Far more incendiary, however, is the attractiveness of the experimental index to a new generation of would-be monetary policy makers. Schooled during these 1970s, when economists' attention turned full face to the role of expectations in economic life, these enthusiasts attach a great deal of importance to "what the market knows." They suggest that monetary authorities who know the key signs for which to look can use the bond market as a kind of automatic gyroscope, a little like the gold standard, only subtler. Manuel Johnson, until recently vice chairman of the Federal Reserve System, has put it this way: "Why should we wait for lagged data when information from the financial markets is available every day? While those markets aren't always correct, they are the most efficient in the world at processing information very accurately about what the market expects."

Those who disagree say that there are no simple, easy macroeconomic forecasts available in the credit markets, any more than there are in the price of gold. Judgment as well as rules are the way to make monetary policy, in this view; eternal eclecticism is the price of economic stability.
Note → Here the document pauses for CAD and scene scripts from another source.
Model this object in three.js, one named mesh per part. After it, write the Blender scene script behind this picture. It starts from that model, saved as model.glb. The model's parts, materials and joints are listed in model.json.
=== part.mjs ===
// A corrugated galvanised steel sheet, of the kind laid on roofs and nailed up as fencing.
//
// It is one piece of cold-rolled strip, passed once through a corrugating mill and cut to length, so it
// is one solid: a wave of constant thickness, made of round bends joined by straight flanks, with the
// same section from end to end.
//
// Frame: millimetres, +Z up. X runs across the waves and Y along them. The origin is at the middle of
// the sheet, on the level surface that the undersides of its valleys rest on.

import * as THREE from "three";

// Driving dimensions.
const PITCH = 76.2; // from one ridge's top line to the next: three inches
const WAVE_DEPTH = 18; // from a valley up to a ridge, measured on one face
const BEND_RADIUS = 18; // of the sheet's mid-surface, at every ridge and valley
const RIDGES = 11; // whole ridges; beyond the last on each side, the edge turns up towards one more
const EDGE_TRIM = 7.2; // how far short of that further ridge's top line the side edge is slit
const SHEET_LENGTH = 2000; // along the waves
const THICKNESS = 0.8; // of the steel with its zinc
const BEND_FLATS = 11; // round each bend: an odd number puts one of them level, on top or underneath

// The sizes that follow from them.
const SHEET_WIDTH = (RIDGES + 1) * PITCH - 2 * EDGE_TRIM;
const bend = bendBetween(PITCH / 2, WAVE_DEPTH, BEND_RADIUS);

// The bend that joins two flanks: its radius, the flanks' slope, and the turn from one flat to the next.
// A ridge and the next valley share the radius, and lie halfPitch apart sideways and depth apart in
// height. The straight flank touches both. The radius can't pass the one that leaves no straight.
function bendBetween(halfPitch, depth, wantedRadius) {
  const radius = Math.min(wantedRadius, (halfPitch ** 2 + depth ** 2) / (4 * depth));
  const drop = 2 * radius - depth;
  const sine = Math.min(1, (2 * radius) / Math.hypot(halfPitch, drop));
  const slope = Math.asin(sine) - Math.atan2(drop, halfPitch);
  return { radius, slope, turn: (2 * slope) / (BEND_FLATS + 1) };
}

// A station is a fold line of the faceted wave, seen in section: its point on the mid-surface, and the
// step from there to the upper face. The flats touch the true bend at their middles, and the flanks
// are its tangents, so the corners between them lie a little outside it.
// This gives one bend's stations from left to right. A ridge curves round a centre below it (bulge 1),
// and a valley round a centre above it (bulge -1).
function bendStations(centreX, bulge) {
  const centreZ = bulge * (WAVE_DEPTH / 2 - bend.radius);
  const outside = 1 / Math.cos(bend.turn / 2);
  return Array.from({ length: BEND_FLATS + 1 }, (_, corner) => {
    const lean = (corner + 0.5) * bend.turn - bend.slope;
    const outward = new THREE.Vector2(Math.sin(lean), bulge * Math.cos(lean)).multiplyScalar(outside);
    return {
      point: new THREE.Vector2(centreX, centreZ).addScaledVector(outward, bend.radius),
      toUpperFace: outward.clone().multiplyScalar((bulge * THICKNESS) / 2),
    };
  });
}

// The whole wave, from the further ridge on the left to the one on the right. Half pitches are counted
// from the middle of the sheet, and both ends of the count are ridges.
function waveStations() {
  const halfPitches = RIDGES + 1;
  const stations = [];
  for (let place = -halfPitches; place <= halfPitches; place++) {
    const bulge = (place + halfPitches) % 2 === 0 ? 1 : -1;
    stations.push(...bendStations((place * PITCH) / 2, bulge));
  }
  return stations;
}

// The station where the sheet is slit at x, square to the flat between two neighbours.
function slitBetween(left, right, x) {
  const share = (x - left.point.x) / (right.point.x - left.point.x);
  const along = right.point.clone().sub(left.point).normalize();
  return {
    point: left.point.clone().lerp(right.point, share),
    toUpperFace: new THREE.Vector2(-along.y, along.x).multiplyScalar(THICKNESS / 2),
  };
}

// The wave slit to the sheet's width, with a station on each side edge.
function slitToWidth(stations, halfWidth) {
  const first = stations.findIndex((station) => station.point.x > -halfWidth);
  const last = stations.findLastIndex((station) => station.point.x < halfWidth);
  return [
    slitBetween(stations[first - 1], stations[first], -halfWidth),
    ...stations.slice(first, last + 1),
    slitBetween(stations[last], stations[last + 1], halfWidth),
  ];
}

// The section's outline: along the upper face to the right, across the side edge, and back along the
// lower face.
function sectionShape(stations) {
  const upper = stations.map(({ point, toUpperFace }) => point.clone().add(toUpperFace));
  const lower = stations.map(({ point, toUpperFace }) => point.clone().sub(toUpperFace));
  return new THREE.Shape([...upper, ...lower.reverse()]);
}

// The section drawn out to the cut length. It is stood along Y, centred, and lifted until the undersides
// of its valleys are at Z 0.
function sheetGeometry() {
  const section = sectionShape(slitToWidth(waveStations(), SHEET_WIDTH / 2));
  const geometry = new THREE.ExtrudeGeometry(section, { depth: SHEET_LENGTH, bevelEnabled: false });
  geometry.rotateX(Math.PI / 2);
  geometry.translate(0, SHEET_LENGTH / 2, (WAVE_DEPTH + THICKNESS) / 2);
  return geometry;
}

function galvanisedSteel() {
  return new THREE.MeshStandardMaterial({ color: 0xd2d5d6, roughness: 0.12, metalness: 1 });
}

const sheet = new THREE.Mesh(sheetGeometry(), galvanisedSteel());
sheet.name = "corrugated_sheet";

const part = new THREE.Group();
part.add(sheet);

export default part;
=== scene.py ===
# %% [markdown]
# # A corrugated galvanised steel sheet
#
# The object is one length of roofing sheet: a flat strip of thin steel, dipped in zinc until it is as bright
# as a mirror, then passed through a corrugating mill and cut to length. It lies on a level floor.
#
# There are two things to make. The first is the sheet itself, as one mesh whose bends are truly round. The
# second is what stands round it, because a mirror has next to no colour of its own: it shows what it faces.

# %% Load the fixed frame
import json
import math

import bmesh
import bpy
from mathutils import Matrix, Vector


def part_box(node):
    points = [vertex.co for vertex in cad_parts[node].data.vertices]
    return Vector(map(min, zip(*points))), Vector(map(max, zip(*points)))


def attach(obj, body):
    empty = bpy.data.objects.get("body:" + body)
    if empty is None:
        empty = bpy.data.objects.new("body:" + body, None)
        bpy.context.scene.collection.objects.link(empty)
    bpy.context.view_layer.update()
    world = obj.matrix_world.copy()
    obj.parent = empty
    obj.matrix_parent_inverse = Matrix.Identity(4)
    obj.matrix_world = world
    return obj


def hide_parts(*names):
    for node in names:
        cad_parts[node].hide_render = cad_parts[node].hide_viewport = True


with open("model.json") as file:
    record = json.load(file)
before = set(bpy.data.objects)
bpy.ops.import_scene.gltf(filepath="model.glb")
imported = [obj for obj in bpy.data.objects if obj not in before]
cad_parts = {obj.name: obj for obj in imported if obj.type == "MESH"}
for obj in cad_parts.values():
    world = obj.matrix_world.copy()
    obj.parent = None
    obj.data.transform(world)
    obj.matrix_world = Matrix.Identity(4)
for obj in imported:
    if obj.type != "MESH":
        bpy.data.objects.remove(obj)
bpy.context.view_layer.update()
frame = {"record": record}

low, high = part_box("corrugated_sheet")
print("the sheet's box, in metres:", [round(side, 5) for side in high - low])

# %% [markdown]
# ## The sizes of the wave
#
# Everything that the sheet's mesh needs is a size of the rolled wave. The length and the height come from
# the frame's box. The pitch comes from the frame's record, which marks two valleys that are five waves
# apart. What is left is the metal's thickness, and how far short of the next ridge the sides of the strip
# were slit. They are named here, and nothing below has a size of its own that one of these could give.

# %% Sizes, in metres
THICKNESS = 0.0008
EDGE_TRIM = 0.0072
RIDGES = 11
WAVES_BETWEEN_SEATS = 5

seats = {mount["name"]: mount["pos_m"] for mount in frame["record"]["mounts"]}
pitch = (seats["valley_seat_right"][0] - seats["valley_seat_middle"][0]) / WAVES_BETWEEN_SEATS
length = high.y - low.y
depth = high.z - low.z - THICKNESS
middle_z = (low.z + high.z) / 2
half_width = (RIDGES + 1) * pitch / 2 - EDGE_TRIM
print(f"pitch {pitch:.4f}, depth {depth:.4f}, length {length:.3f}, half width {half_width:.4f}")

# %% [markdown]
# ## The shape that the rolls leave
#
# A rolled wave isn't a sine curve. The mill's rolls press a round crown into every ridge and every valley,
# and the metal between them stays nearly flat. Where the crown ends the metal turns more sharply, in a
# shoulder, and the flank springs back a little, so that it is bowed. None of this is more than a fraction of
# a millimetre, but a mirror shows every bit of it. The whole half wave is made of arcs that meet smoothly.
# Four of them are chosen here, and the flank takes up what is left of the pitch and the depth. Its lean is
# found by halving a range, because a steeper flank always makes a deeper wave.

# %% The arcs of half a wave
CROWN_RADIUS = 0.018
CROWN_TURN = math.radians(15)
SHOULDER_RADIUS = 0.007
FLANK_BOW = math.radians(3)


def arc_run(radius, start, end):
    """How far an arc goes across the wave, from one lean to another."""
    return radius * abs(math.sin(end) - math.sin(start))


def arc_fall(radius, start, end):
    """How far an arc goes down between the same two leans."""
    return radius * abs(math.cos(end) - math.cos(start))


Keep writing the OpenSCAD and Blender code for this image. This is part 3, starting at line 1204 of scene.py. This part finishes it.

It is in this context, therefore, that a "Don't Worry, Be Happy" signal from the Experimental Index is raising eyebrows among people who care what the Fed does next -- which is to say just about every senior participant in financial markets. Did the probability of a recession really decline slightly last month, as the index suggests, instead of rising, as nearly everybody with a voice seems to think? If so, the Fed should tighten slightly, to pursue its battle against inflation. If not, it should be shifting toward monetary ease, to combat the softening economy.

On such questions of instrumentation and interpretation, huge fortunes rest. Stock and Watson will have the pleasure of shedding light on the issue no matter how their index turns out to perform, even if it fails -- "truth emerges more readily from error than from confusion." But the supply-side claque in the Federal Reserve System -- once led by Manuel Johnson and now by Wayne Angell -- may be watching the Experimental Index with increasing nervousness.

David Warsh is a columnist for the Boston Globe.